LeBron can defer to Mo and Delonte in setting up the offense, instead of taking the ball up top and dribbling down the shot clock while everyone stays parked on the wings waiting for a kickout. LeBron needs to recognize that Mo and Delonte aren't catch-and-shoot gunners. They need to handle the ball and set up the offense in order to stay in the flow of the game. It's the approach that worked all season, but it disappeared for long stretches against Orlando.

Maybe all of it wouldn't have beaten Orlando, a team that simply had a series for the ages shooting the ball. But it is a blatant falsehood to say that LeBron stuffed the stat sheet and therefore has no blood on his hands in this series loss. If anything, LeBron helped lose this series because he singlehandedly stuffed the stat sheet.

The Cavs had great chemistry all season long. The Cavs' closeness was so uncommon among professional sports teams, it drew national attention. LeBron was a facilitator of that, and that's great so long as the wins keep coming and the sailing remains smooth. But sooner or later, a team like Orlando will come along and pose a serious challenge, and the leader will need to stop being a bud and start being a boss.

LeBron will need to start making good decisions at critical times, and start demanding that his teammates make good decisions. And it won't matter if that list of teammates includes Chris Bosh, Amare Stoudemire or anyone else, because those players will take their cues from LeBron. If LeBron dribbles down the shot clock and kills the flow of the offense, the caliber of his teammates won't matter. They'll be standing around like every other teammate LeBron has had.

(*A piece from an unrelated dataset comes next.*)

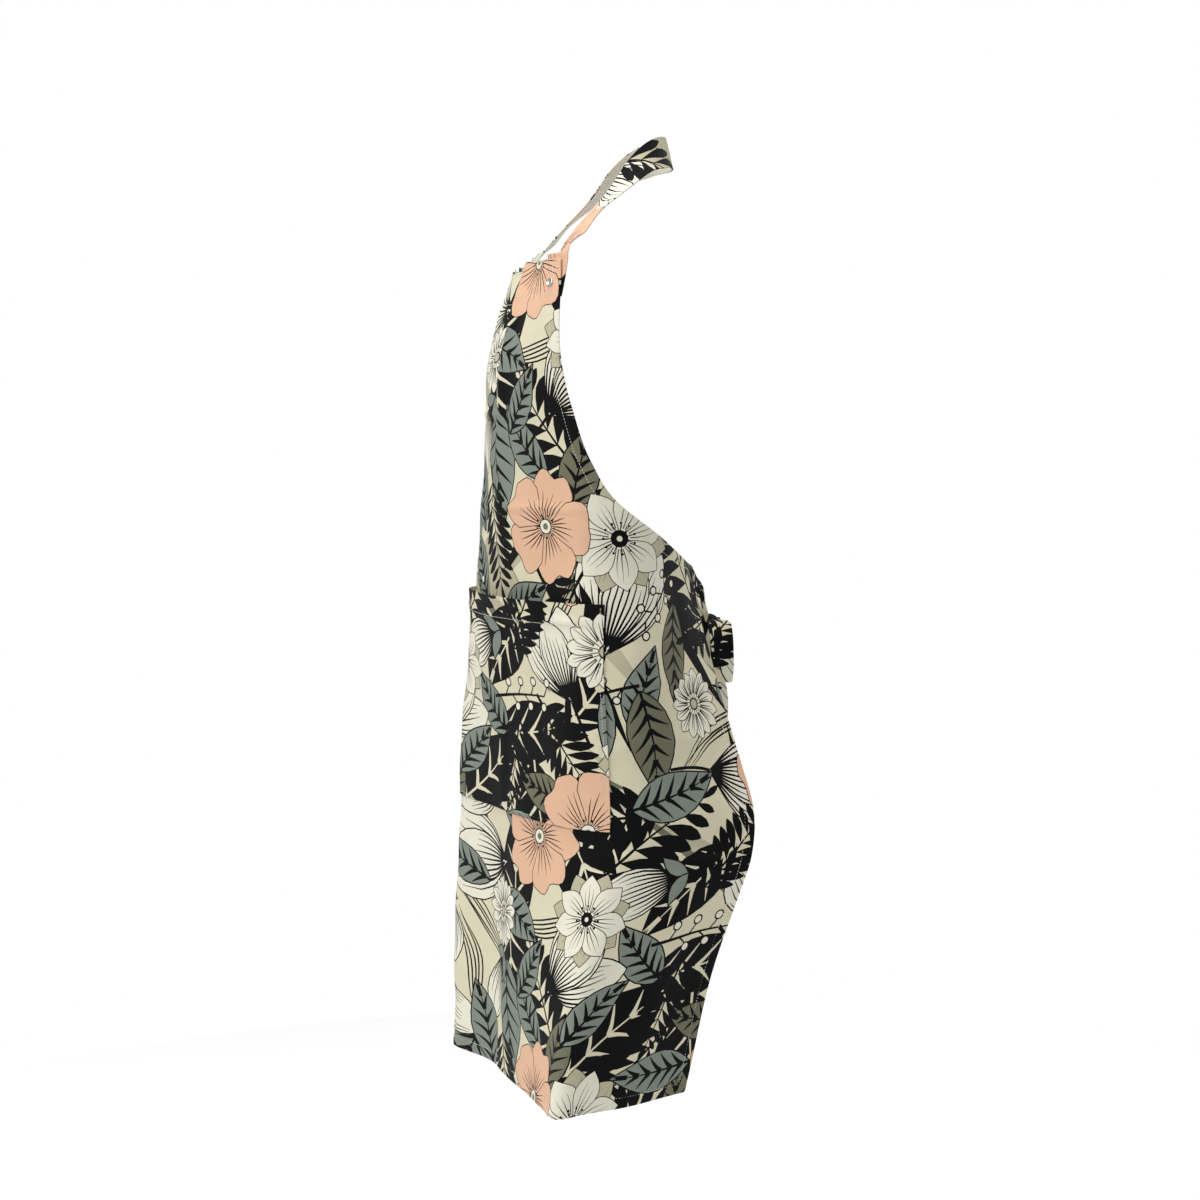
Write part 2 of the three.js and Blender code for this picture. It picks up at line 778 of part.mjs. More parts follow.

The bottom line: We know LeBron's teammates respect him as an equal, but can he get them to respect him as a superior? Can he even sprinkle in a little fear when necessary? That's the real question about LeBron that needs to be answered in the next 12 months.

Once again, LeBron is asked to grow up fast. Now that he's tasted real, bitter playoff defeat in each of the last two seasons, the stakes have been raised. Unless he wants to keep tasting springtime defeat, this is an aspect of greatness that he needs to master, and soon.